Single by Lee Brice

from the album Lee Brice
- Released: June 19, 2017
- Genre: Country
- Length: 3:19
- Label: Curb
- Songwriter(s): Nicolle Galyon; Jon Nite;
- Producer(s): Lee Brice; Kyle Jacobs; Jon Stone; Dan Frizsell;

Lee Brice singles chronology
| "A Little More Love" (2016) | "Boy" (2017) | "Rumor" (2018) |

= Boy (Lee Brice song) =

"Boy" is a song written by Nicolle Galyon and Jon Nite and recorded by American country music singer Lee Brice. It was released in June 2017 as the lead single to Brice's self-titled fourth studio album.

==Content==
Before Brice recorded the song, he had performed it in concert. He told The Boot that he chose to release it a single because whenever he performed it in concert, fans would hold up pictures of their sons. The song is about emotions expressed by a father to his son.

==Critical reception==
An uncredited review in Taste of Country called it "a song that will connect with every father (or any parent) who is watching his children grow up too fast right before his eyes", while also praising the "gentle, lilting acoustic bed track" and Brice's singing voice.

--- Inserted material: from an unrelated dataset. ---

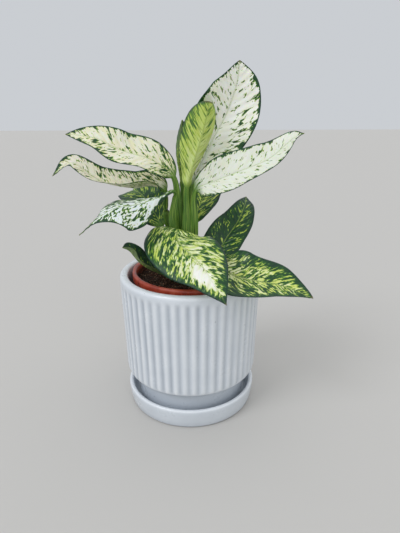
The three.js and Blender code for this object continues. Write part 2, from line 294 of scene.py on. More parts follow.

==Commercial performance==
The song peaked at No. 14 on the US Billboards Hot Country Songs chart for the week dated March 10, 2018, and it peaked at No. 16 on the Country Airplay chart the same week, becoming his first single to miss the top 10 since “Beautiful Every Time” in 2011. It has sold 256,000 copies in the United States as of April 2018.

==Charts==

===Weekly charts===

| Chart (2017–2018) | Peak position |
|---|---|
| Canada Country (Billboard) | 50 |
| US Billboard Hot 100 | 94 |
| US Country Airplay (Billboard) | 16 |
| US Hot Country Songs (Billboard) | 14 |

===Year-end charts===

| Chart (2017) | Position |
|---|---|
| US Hot Country Songs (Billboard) | 82 |
| Chart (2018) | Position |
| US Hot Country Songs (Billboard) | 59 |

==Certifications==

| Region | Certification | Certified units/sales |
| United States (RIAA) | Platinum | 1,000,000^{‡} |
^{‡} Sales+streaming figures based on certification alone.